Pretty much all modern CPUs are going to be voltage limited. The voltage necessary to run a specific clock speed will create too much on the spot heat -- more than the CPU material can effectively transfer out instantly. All that heat on the pins' side has to pass through the CPU medium before it can reach the cold plate and water stream. The H115i itself is capable of getting rid of twice the wattage you could ever reach on any overclock. The problem is the voltage will melt the silicon before you get there. This is why extreme overclockers lower the starting temperature of the CPU with liquid nitrogen and don't use gigantic 8ft tall radiators.

 

Yes, coolant delta refers to the difference between your starting and load (or current) H115i Temp. This is the value affected by fan speed. it is case and power setting specific, but most people will have an idle coolant temp of 4-7C above their room temp and see loads coolant temps of +6-10C higher than that. It is a really common mistake to use too much fan speed when coming from an air tower (with almost no heat holding capacity) to water. I can turn my fans off and not hit the limit for a while. Further still, if I hooked a pump into a 100 gallon fish tank full of water, I don't need fans or a radiator at all.

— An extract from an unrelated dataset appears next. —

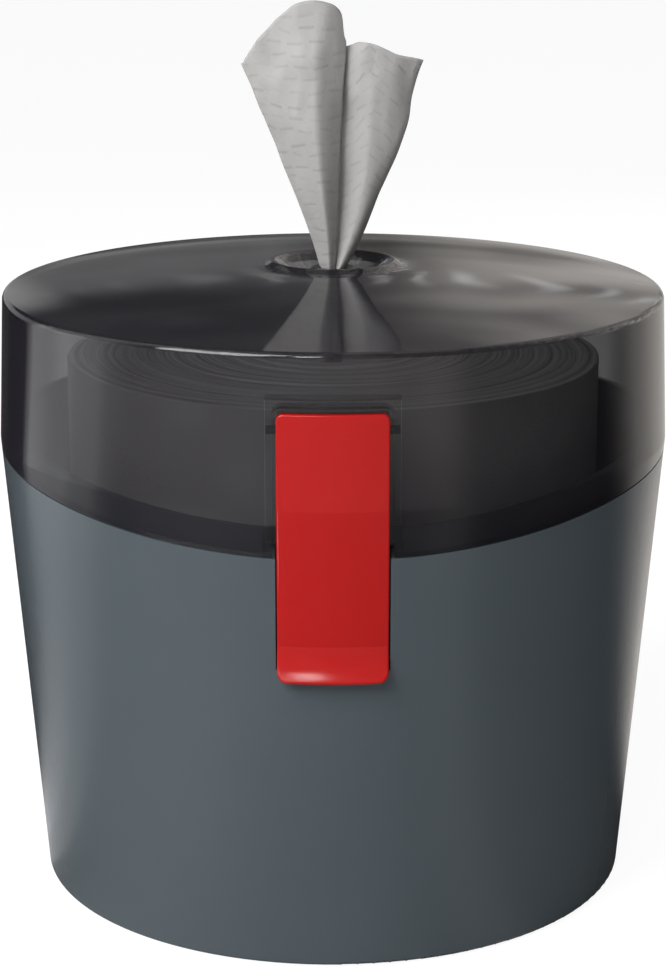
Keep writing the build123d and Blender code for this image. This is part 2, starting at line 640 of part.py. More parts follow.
def make_nozzle_diaphragm():
    """Rubber disc with a hole for the wipe and a star of slits."""
    disc_radius = NOZZLE_BORE_RADIUS - RUNNING_FIT
    disc = upright(disc_radius, diaphragm_bottom, diaphragm_top)
    disc -= upright(STRAND_RADIUS + MOVING_GAP, diaphragm_bottom, diaphragm_top)
    slit_end = disc_radius - SLIT_MARGIN
    slit = block(slit_end / 2, -SLIT_WIDTH / 2, SLIT_WIDTH / 2, diaphragm_bottom, diaphragm_top)
    slit = Pos(slit_end / 2, 0, 0) * slit
    for turn in range(DIAPHRAGM_SLITS):
        disc -= Rot(0, 0, 360 * turn / DIAPHRAGM_SLITS) * slit
    return disc


def bundle_section(y, z, half_x, half_y):
    """Rounded section of the gathered wipe, level, as four arcs about x = 0."""
    corner_x = half_x * math.sqrt(0.5)
    corner_y = half_y * math.sqrt(0.5)
    arcs = ThreePointArc((-corner_x, y - corner_y), (0, y - half_y), (corner_x, y - corner_y))
    arcs += ThreePointArc((corner_x, y - corner_y), (half_x, y), (corner_x, y + corner_y))
    arcs += ThreePointArc((corner_x, y + corner_y), (0, y + half_y), (-corner_x, y + corner_y))
    arcs += ThreePointArc((-corner_x, y + corner_y), (-half_x, y), (-corner_x, y - corner_y))
    return make_face(Plane.XY.offset(z) * arcs)


def make_wipe_strand():
    """Gathered wipe that leaves the roll's inner winding and runs up to the nozzle."""
    foot_y = ROLL_BORE_RADIUS + STRAND_ROOT_GRIP - STRAND_SECTIONS[0][3]
    foot_z = roll_top - STRAND_FOOT_DROP
    sections = []
    for climb, depth, half_width, half_thickness in STRAND_SECTIONS:
        height = foot_z + STRAND_FOOT_DROP * climb
        sections.append(bundle_section(foot_y * depth, height, half_width, half_thickness))
    for z in (strand_top - STRAND_TOP_RISE / 2, strand_top):
        sections.append(bundle_section(0, z, STRAND_RADIUS, STRAND_RADIUS))
    return loft(sections)


def fold_section(z, x_low, x_high, bulge):
    """Level section through one fold: a crescent that bulges towards the front."""
    half = TAIL_THICKNESS / 2
    middle = (x_low + x_high) / 2
    front = ThreePointArc((x_low, -half), (middle, -half - bulge), (x_high, -half))
    right = Line((x_high, -half), (x_high, half))
    back = ThreePointArc((x_high, half), (middle, half - bulge * FOLD_BACK_SHARE), (x_low, half))
    left = Line((x_low, half), (x_low, -half))
    return make_face(Plane.XY.offset(z) * (front + right + back + left))


def between(knots, share):
    """Value at a share of the height, on straight lines between (share, value) knots."""
    for (low, low_value), (high, high_value) in zip(knots, knots[1:]):
        if share <= high:
            return low_value + (high_value - low_value) * (share - low) / (high - low)
    return knots[-1][1]


def make_fold(left_edge, right_edge, bulge):
    """One fold of the wipe, lofted upwards from the nozzle between its two edge lines."""
    sections = []
    for step in range(FOLD_SECTIONS):
        progress = step / (FOLD_SECTIONS - 1)
        share = left_edge[-1][0] * progress
        swell = math.sin(math.pi * FOLD_SWELL_TURN * progress**FOLD_SWELL_POWER)
        sections.append(fold_section(nozzle_top + TAIL_HEIGHT * share, between(left_edge, share),
                                     between(right_edge, share), FOLD_START_DEPTH + bulge * swell))
    return loft(sections)


def make_wipe_tail():
    """Wipe above the nozzle: a round strand that opens into two folds with a crease between."""
    strand = upright(STRAND_RADIUS, tail_bottom, nozzle_top + STRAND_RADIUS)
    left_fold = make_fold(LEFT_FOLD_LEFT_EDGE, LEFT_FOLD_RIGHT_EDGE, LEFT_FOLD_BULGE)
    right_fold = make_fold(RIGHT_FOLD_LEFT_EDGE, RIGHT_FOLD_RIGHT_EDGE, RIGHT_FOLD_BULGE)
    return strand + left_fold + right_fold


def pieces():
    """Every node's name with its solid or group of solids."""
    return {
        "bucket_shell": make_bucket_shell(),
        "non_slip_pad": make_non_slip_pad(),
        "roll_seat": make_roll_seat(),
        "wipe_roll": make_wipe_roll(),
        "wipe_strand": make_wipe_strand(),
        "latch_catch": make_latch_catch(),
        "catch_screws": make_screw_pair(catch_seat, CATCH_SCREW_SPACING, catch_screw_z, 1),
        "hinge_bracket": make_hinge_bracket(),
        "bracket_screws": make_screw_pair(bracket_seat, BRACKET_SCREW_SPACING, bracket_screw_z, 1),
        "hinge_pin": make_hinge_pin(),
        "hinge_pin_caps": make_hinge_pin_caps(),
        "lid_cover": make_lid_cover(),
        "lid_hinge_leaf": make_lid_hinge_leaf(),
        "leaf_screws": make_screw_pair(leaf_seat, LEAF_SCREW_SPACING, leaf_screw_z, 1),
        "latch_pin": make_latch_pin(),
        "nozzle_body": make_nozzle_body(),
        "nozzle_gasket": make_nozzle_gasket(),
        "nozzle_nut": make_nozzle_nut(),
        "nozzle_diaphragm": make_nozzle_diaphragm(),
        "latch_lever": make_latch_lever(),
        "wipe_tail": make_wipe_tail(),
    }


os.makedirs("parts", exist_ok=True)
for name, piece in pieces().items():
    export_step(piece, f"parts/{name}.step")
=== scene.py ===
import math

import bpy
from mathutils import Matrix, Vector, noise


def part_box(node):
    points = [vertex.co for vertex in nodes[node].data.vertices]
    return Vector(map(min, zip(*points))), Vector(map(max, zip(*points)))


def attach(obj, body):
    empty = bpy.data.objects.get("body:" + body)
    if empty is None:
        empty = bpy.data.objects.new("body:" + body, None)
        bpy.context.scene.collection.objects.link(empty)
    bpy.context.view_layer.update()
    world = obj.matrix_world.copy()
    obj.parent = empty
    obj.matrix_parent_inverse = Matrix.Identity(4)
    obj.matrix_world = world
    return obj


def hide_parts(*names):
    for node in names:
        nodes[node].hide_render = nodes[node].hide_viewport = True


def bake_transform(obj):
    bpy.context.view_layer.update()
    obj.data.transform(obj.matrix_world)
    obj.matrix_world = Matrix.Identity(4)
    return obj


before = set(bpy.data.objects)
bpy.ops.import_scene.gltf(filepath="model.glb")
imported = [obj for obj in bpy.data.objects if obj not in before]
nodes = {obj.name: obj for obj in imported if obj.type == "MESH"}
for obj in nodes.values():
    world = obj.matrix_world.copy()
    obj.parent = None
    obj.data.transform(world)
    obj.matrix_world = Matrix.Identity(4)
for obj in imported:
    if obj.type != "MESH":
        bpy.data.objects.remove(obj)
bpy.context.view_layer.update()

# Round bucket for a roll of wipes: slate bucket, smoked lid, red latch and a wipe in the nozzle.
# Sizes are in millimetres, as in the CAD, until MM turns them to metres. The front is towards -Y.
MM = 0.001


def node_box(name):
    """Lowest and highest corners of a CAD node in millimetres, to a tenth."""
    return [[round(c / MM, 1) for c in corner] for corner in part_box(name)]


# Roll of wipes
roll_low, roll_high = node_box("wipe_roll")
ROLL_RADIUS = roll_high[0]
ROLL_BOTTOM = roll_low[2]
ROLL_TOP = roll_high[2]
ROLL_BORE = 21.0

# Wipe in the nozzle: its sheet starts just inside each CAD solid's lower end.
WEB_WIDTH = 175.0
NOZZLE_TOP = node_box("nozzle_body")[1][2]
TAIL_FOOT = node_box("wipe_tail")[0][2] + 1.0
STRAND_FOOT = node_box("wipe_strand")[0][2] + 0.3
STRAND_TOP = TAIL_FOOT + 0.6

# Latch pocket of the lid: what lies inside this radius, under this height and before this depth
POCKET_BEHIND = 107.3
POCKET_UNDER = 190.0
POCKET_FRONT = -95.0


# Small helpers

def hex_colour(text):
    """Linear colour of an sRGB hex value."""
    parts = [int(text[i:i + 2], 16) / 255 for i in (0, 2, 4)]
    return tuple(p / 12.92 if p <= 0.04045 else ((p + 0.055) / 1.055) ** 2.4 for p in parts) + (1.0,)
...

I just keep the flow going and the heat naturally dissipates back in the tank. Not quite a 100 gallons in a 280mm cooler, so you do need fan speed -- but not a lot. Moving the fans from 800 to 1400 might bring your coolant temp down 2C. That means the CPU temp will also drop by 2C (coolant temp is the baseline as theoretical lowest possible CPU temp). However, most people would consider that level of fan noise a bad trade for a measly 2C decrease. The nice thing about a 280 is the larger surface area lets you use relaxed fan speeds. However, because room temperature has such a strong effect on your starting coolant temp, those preset curves may not be useful depending on your season. They are more or less based on a standard 20-23C room temperature, but in Summer many of us go above that. It would not be unusual to have an idle coolant temp of 35C on a hot day. That does not mean you need 1500 rpm fans at idle since you cannot go below that 35C no matter what. This is why most people will ultimately want to make their own custom curves, once they become accustomed to the normal range of coolant temperatures.